Author: Coughlin, Robert E.
Date: 1980
Periodical: Environment
Abstract: Metropolitan areas in the United States contain 20.2 percent of the nation's prime agricultural land and 76 percent of its population. Together with the ring of counties adjacent to them, these areas account for 51.7 percent of prime land. In recent decades population growth has been concentrated within metropolitan counties, and during the 1970s those counties just beyond the metropolitan boundaries have experienced rapid growth rates. This expansion of urban areas and the impact of spreading urban populations threaten a large proportion of the nation's stock of farmland.

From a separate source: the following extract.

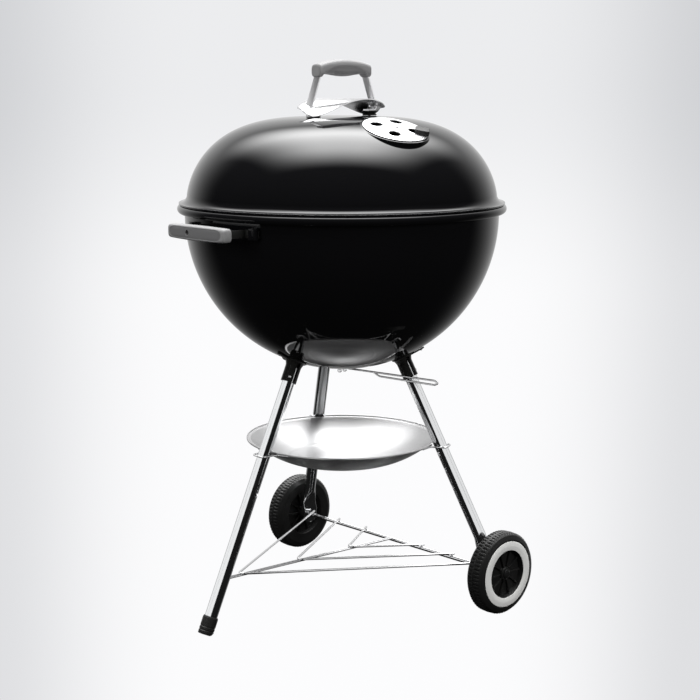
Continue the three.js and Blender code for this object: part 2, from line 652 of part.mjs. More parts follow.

Historically, urban settlements have tended to be near prime farmland. While metropolitan areas contain only 16.7 percent of the nation's land, they contain 20.2 percent of the nation's prime agricultural land. A similar bias exists for metropolitan areas and adjacent counties taken together, which collectively contain 51.7 percent of the prime land but only 43.2 percent of all land. At the broad regional scale, therefore, the nation's prime agricultural land appears to be under somewhat greater pressure from urbanization than the nation's total stock of land. The annual loss of prime agricultural land due to urbanization is between 390,000 acres' and 760,000 acres. These losses, projected to the year 2000, suggest a further loss of between 2.8 percent and 5.5 percent of the nation's stock of prime land, as measured in 1975. To replace that loss, other prime land with "high or medium potential for conversion to cropland's could be brought into production. However, this reserve of land is relatively limited in supply (about 46 million acres). Between 21.2 and 41.3 percent of all prime land in reserve would be needed to replace the anticipated loss of prime farmland due to urbanization between now and the turn of the century! If the losses due to urbanization are projected over a longer time period- one more appropriate to the evaluation of the loss of a resource that is vital to life and finite in supply and if the remaining prime land is compared with increasing world population, whose demands for food are also rising because of increasing incomes, it becomes obvious that the loss of prime land due to urbanization presents a serious problem.